El venezolano de por sí siempre ha sido “pantallero” pero, no más sale de nuestra patria entra en “modo maracucho”. Con la vaina de que somos el país más rico de Latinoamérica ingresamos chapeando a cualquier lugar donde llegamos. Les sacamos en cara que “las mujeres más hermosas del universo son las venezolanas”, y eso dicho en un mercado de la Paz o de Cochabamba, bueno hermano, es como para pensarlo. Salimos prepotentes siempre, con lo de nuestras riquezas naturales: que si oro, que si diamantes, que si coltan a unas gentes que tienen llamas, alpacas y vicuñas como única hacienda. Y así cualquiera se alegra al enterarse de que infinidad de damas venezolanas son explotadas sexualmente en los burdeles de Cúcuta o en los lupanares de Cartagena, Bogotá, Quito o Lima, y les resulta entonces, a una cantidad de personas del continente, karma o justicia divina.
En fin “mojoneados” como somos, personas que durante los años de bonanza de la era chavista viajaron consuetudinariamente al extranjero, disfrutando de los dólares subsidiados que les otorgaba el Estado venezolano, ahora despiertan de manera quejumbrosa lamentándose de la suerte negra que están experimentando.

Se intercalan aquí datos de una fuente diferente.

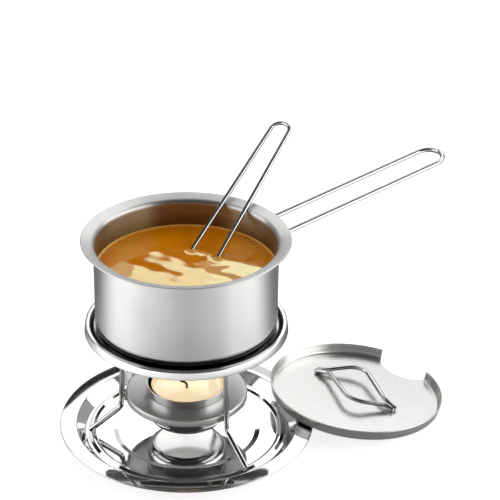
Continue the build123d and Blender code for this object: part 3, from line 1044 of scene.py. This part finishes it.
def lid_grid(lid):
    """The dish as a function of angle and of distance along its profile, cut at the notch.

    Along an angle t the notch circle, of radius n at distance c, is met at
    c cos t - sqrt(n^2 - c^2 sin^2 t), and the profile ends there. Angles and rows stand
    closer together at the notch's corners and at the wall's bend.
    """
    n, c = lid.notch_radius, lid.notch_reach
    bend_radius = 0.8
    line = [(0, SHEET), (LID_FOOT_R - SHEET, SHEET), (lid.rim_radius - SHEET, lid.depth)]
    upper = rounded(line, [bend_radius], 15)
    lower = rounded(beside(line, SHEET), [bend_radius + SHEET], 15)
    spans = ((0, 18.2, 56), (18.3, 19.75, 70), (19.9, 180, 170))
    half = np.radians(np.concatenate([np.linspace(*span) for span in spans]))
    t = np.concatenate([half, -half[-2:0:-1]])
    inside = n ** 2 - (c * np.sin(t)) ** 2
    met = np.where((inside > 0) & (np.cos(t) > 0),
                   c * np.cos(t) - np.sqrt(np.clip(inside, 0, None)), 1e3)
    rows = ((0, 0.84, 24), (0.85, 0.9, 26), (0.91, 1, 8))
    shares = np.concatenate([np.linspace(*row) for row in rows])

    def side(profile):
        at = measured(profile)[1]
        climb = np.maximum.accumulate(profile[:, 0] + 1e-6 * np.arange(len(profile)))
        limit = np.interp(met, climb, at)
        s = shares[:, None] * np.where(met >= climb[-1], at[-1] - SHEET / 2, limit)
        return about_axis(np.interp(s, at, profile[:, 0]), np.interp(s, at, profile[:, 1]), t)

    return side(upper), side(lower)


def lid_shape(lid):
    """Upper and lower faces of the lid joined over a rounded edge."""
    upper, lower = lid_grid(lid)
    edge = half_round(upper[-1], lower[-1], unit(upper[-1] - upper[-2]))
    vertices, faces = skin(np.concatenate([upper, edge, lower[::-1]]))
    return laid(vertices), faces


def lid_wire_path(sign, diameter):
    """A lid handle wire: straight feet, bowed out between them, arched over the floor.

    At a distance s along the handle, from -end to end, it lies arch (1 - (s / end)^2) above
    its seat.
    """
    middle_x, middle_y, end, foot_end, arch = 2.05, 1.7, 26.2, 17.5, 5.1
    bow_at, bow, bow_end = 9.0, 17.1, 22.6
    seat, foot = SHEET + diameter / 2, diameter / 2 + 0.02
    spots = np.array([(-end, foot), (-foot_end, foot), (bow_at, bow), (bow_end, foot),
                      (end, foot)])
    along, across = spots.T
    rise = seat + arch * (1 - (along / end) ** 2)
    points = np.stack([middle_x - sign * across, middle_y - sign * along, rise], 1)
    return even(rounded(points, [7.0, 10.0, 5.0], 21), 1.5)
    spots = np.array([(-end, foot), (-17.5, foot), (9.0, 17.1), (22.6, foot), (end, foot)])
    along, across = spots.T
    rise = seat + arch * (1 - (along / end) ** 2)
    points = np.stack([2.05 - sign * across, 1.7 - sign * along, rise], 1)
    return even(rounded(points, [7.0, 10.0, 5.0], 21), 1.5)


class FONDUE_OT_lid(bpy.types.Operator):
    """Build the notched lid and its handle of two bowed wires."""

    bl_idname = "fondue.lid"
    bl_label = "Lid"

    def execute(self, context):
        lid = in_mm(context.scene.fondue_lid)
        look = context.scene.fondue_look
        turning, at = lid_place()
        satin = steel_look(look, "satin", roughness=0.27, anisotropy=0.0)
        # Painted light: the lid's steel is the pot's satin made 15% lighter, a lit copy of the
        # same steel.
        satin.colour = tuple(c * 1.15 for c in satin.colour)
        plate_steel = steel("Lid steel", satin, tuple(at * MM), tuple(turning.to_euler()))
        piece("lid_dish", [lid_shape(lid)], plate_steel, "lid", "satin_steel", "lid_plate")
        bright = drawn_wire("Lid wire", steel_look(look, "wire"))
        upright = np.array(turning) @ (0, 0, 1)
        for name, sign in (("near", 1), ("far", -1)):
            path = laid(lid_wire_path(sign, lid.handle_wire))
            piece(f"lid_wire_{name}", [wire(path, lid.handle_wire / 2, upright)],
                  bright, "lid", "steel_wire", f"lid_handle_{name}")
        return {"FINISHED"}


# ---- stage --------------------------------------------------------------------------------

def panel(name, at, width, height, power, target=(0, 0, 0.06)):
    """A flat soft light aimed at a point."""
    light = bpy.data.lights.new(name, "AREA")
    light.shape = "RECTANGLE"
    light.size, light.size_y = width, height
    light.energy = power
    lamp = bpy.data.objects.new(name, light)
    lamp.location = at
    lamp.rotation_euler = (Vector(target) - Vector(at)).to_track_quat("-Z", "Y").to_euler()
    lamp.visible_camera = False
    bpy.context.scene.collection.objects.link(lamp)


def card(name, start, end, grey, height=0.34):
    """A grey card on the floor that only reflections see, as set beside bright metal."""
    recipe = Recipe(name)
    grey_card = recipe.made({
        "Base Color": (0, 0, 0, 1),
        "Roughness": 1.0,
        "Emission Color": (1, 1, 1, 1),
        "Emission Strength": grey,
    })
    corners = [(*start, 0), (*end, 0), (*end, height), (*start, height)]
    made = new_object(name, corners, [(0, 1, 2, 3)], grey_card)
    for ray in ("camera", "diffuse", "shadow", "transmission", "volume_scatter"):
        setattr(made, "visible_" + ray, False)


def room(brightness):
    """World: white to the camera. For lighting, a dim room whose grey changes with height."""
    recipe = Recipe("Studio room", "worlds")
    greys = recipe.tree.nodes.new("ShaderNodeValToRGB")
    steps = ((0.0, 0.30), (0.26, 0.24), (0.40, 0.03), (0.75, 0.02), (1.0, 0.12))
    for position, grey in steps[1:-1]:
        greys.color_ramp.elements.new(position)
    for step, (position, grey) in zip(greys.color_ramp.elements, steps):
        step.position, step.color = position, (grey, grey, grey, 1)
    recipe.feed(greys, {0: recipe.height(recipe.add("TexCoord", output="Generated"))})
    lit = recipe.add("Background", {0: greys.outputs[0], 1: brightness})
    white = recipe.add("Background", {0: (1, 1, 1, 1), 1: 1.0})
    recipe.facing_camera(lit, white, "World Output")
    bpy.context.scene.world = recipe.block


def floor_material(look):
    """Matt white sweep. Metal sees it as bounce cards: bright at both sides, dim behind."""
    recipe = Recipe("White sweep")
    place = recipe.place()
    floor = recipe.made({
        "Base Color": shade(look.floor),
        "Roughness": 0.9,
        "Emission Color": (1, 1, 1, 1),
        "Emission Strength": 0.78,
        "Normal": recipe.bump(recipe.noise(place, 240.0, 2.0), 0.02, 0.0002),
    })
    across = recipe.add("SeparateXYZ", {0: place}, "X")
    ahead = recipe.add("SeparateXYZ", {0: place}, "Y")
    off_middle = recipe.math("ABSOLUTE", recipe.math("SUBTRACT", across, 0.03))
    sides = recipe.ramp(off_middle, 0.0, 0.32, look.bounce * 0.55, look.bounce)
    front = recipe.ramp(ahead, -0.04, 0.14, 1.0, 0.12)
    reach = recipe.radius(recipe.vector("SUBTRACT", place, (0.02, 0, 0)))
    near = recipe.ramp(reach, 0.08, 0.19, 0.20, 1.0)
    strength = recipe.math("MULTIPLY", recipe.math("MULTIPLY", sides, front), near)
    matt = recipe.tree.nodes["Principled BSDF"].outputs[0]
    bounce = recipe.add("Emission", {"Strength": strength})
    recipe.facing_camera(bounce, matt, "Material Output")
    return floor


class FONDUE_OT_stage(bpy.types.Operator):
    """Set the camera, floor, room and soft panels."""

    bl_idname = "fondue.stage"
    bl_label = "Stage"

    def execute(self, context):
        look = context.scene.fondue_stage
        camera = bpy.data.cameras.new("Camera")
        camera.lens, camera.sensor_width = 128.3, 36.0
        camera.clip_start, camera.clip_end = 0.05, 30.0
        holder = bpy.data.objects.new("Camera", camera)
        holder.location = (0.03135, -0.77636, 0.51147)
        tilt = Matrix.Rotation(math.radians(62.39), 3, "X")
        roll = Matrix.Rotation(math.radians(0.858), 3, "Z")
        holder.rotation_euler = (tilt @ roll).to_euler()
        context.scene.collection.objects.link(holder)
        context.scene.camera = holder

        reach, below = 3.0, -0.0003
        corners = [(-reach, -reach), (reach, -reach), (reach, reach), (-reach, reach)]
        floor = new_object("Floor", [(x, y, below) for x, y in corners], [(0, 1, 2, 3)],
                           floor_material(look))

        side, back = look.side_light, look.back_light
        panel("Left panel", (-1.35, -0.12, 0.62), 1.6, 1.2, side * 0.78)
        panel("Right panel", (1.35, -0.05, 0.62), 2.2, 1.2, side * 1.375)
        panel("Back panel", (0.1, 1.90, 2.13), 3.2, 1.9, back)
        panel("Sauce glint", (-0.03, 1.75, 1.10), 0.26, 0.12, back * 0.009)
        panel("Low back panel", (0.42, 1.80, 0.88), 0.90, 0.48, back * 0.043, (0.09, 0.03, 0))
        card("Left card", (-0.9, 0.35), (-0.25, 1.0), 0.34)
        card("Right card", (0.35, 1.0), (0.95, 0.35), 0.42)
        room(look.sky)
        context.scene.view_settings.view_transform = "Standard"
        return {"FINISHED"}


class FONDUE_PT_panel(bpy.types.Panel):
    """Lists the pieces and their values."""

    bl_idname = "FONDUE_PT_panel"
    bl_label = "Fondue set"
    bl_space_type = "VIEW_3D"
    bl_region_type = "UI"
    bl_category = "Fondue"

    def draw(self, context):
        for group in GROUPS:
            box = self.layout.box()
            box.label(text=group.replace("_", " ").capitalize())
            values = getattr(context.scene, group)
            for name in values.__annotations__:
                box.prop(values, name)
        for operator in OPERATORS:
            self.layout.operator(operator.bl_idname)


OPERATORS = (
    FONDUE_OT_stage,
    FONDUE_OT_tray,
    FONDUE_OT_stand,
    FONDUE_OT_tealight,
    FONDUE_OT_pot,
    FONDUE_OT_sauce,
    FONDUE_OT_ladle,
    FONDUE_OT_lid,
)


def register():
    for cls in (*GROUPS.values(), *OPERATORS, FONDUE_PT_panel):
        bpy.utils.register_class(cls)
    for name, group in GROUPS.items():
        setattr(bpy.types.Scene, name, PointerProperty(type=group))


def unregister():
    for name in GROUPS:
        delattr(bpy.types.Scene, name)
    for cls in reversed((*GROUPS.values(), *OPERATORS, FONDUE_PT_panel)):
        bpy.utils.unregister_class(cls)


def main():
    register()
    for operator in OPERATORS:
        family, name = operator.bl_idname.split(".")
        getattr(getattr(bpy.ops, family), name)()


if __name__ == "__main__":
    main()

Muchos de los presuntuosos profesionales que emigran desde acá, venden sus vehículos financiados con el Plan Venezuela Móvil, negocian los apartamentos que Chávez les recuperó de una pérdida inminente que sufrirían gracias a los créditos indexados y a las “cuotas balón” y que ahora “cambiando su mama por una burra” viven en barriadas humildes, en las condiciones de las que en Venezuela despreciaban.
Otrora yuppies engreídos, subsisten hoy día de hacer lo que sea, viven amorochados, unos encima de otros, después de haber disfrutado en casa de sus padres de una habitación inmensa, seguramente bien amoblada y para qué, para tener la posibilidad de ir al supermercado a observar estantes repletos de mercancías, de las que voluntariamente se tienen que privar, porque albergan la remota esperanza de ahorrar algunos cuantos dólares para darse la gran vida cuando decidan regresar. Para enfatizar la realidad del “éxodo” de venezolanos, la magnitud de la novísima ola migratoria se ha convertido en una especie de leyenda urbana acerca de la cual la mitad es el resultado de una moda y la otra porción inducida por la necesidad.
Se van porque aspiran alcanzar muchas cosas y en verdad algunos consiguen una vida relativamente holgada pero, muy rara vez -por no decir nunca- logran adquirir el estatus que tenían en sus hogares. Así vemos orgullosos médicos en Miami lavando letrinas o soberbios ingenieros paseando perros en Panamá. Cambian el desarraigo, la discriminación, el racismo, la xenofobia, “por un puñado de dólares”.
La magia del diferencial cambiario convierte en millones de bolívares cada dólar y eso resulta reconfortante. Entonces, vale la pena la aventura de ir a tomarse un selfie en la entrada de cualquier club nocturno de moda o de un restaurant de lujo que no se pueden pagar, camuflando de ese modo las penurias de su actual situación laboral. Así hayan llegado a su destino pidiendo cola, mendigando y pasando calamidades. Cifras trucadas, inventadas o erróneas dejan a estas personas como una arepa frita… con un huequito en el corazón.
Pero carentes como éramos hasta ahora de una cultura migratoria, intentamos desconocer que al salir de Venezuela todos nos convertimos en extranjeros y vanidosos como somos, insistimos en restregarles en la cara a los demás que somos egresados de la ULA, de la UCV, de la Simón Bolívar o de la UCAB, sin tomar en cuenta que para un peruano, un boliviano o un paraguayo eso es chino y peor aún, para el ego de un chileno o de un argentino, compadre eso es menos que una caca de perro sobre la acera. Con esa carta de presentación basada en la soberbia cómo quieren que nos traten.
La búsqueda de nuevos rumbos trae consigo el dolor de dejar atrás los afectos y a eso los venezolanos no estamos verdaderamente acostumbrados. Nuestra fastuosa clase media siente ahora en carne propia el desgarro de irse de su país, pero parecen no entender del todo las diferencias que existen entre estatus y calidad de vida. Acostumbrados como hemos estado hasta ahora al facilismo y a la generosidad del Estado, nuestros compatriotas en el exterior no entienden que la subsistencia en otros países resulta muy costosa, que los servicios públicos tienen tarifas elevadísimas, que han dejado atrás su vida saudita, no comprenden que no salieron en un viaje de placer, que no están de vacaciones sino que se trata de un cambio radical en su existencia, que no se mudan de sus casa sino que deben comenzar de cero en una tierra extraña, adaptándose a nuevas formas de actuar, de pensar, a una nueva cultura.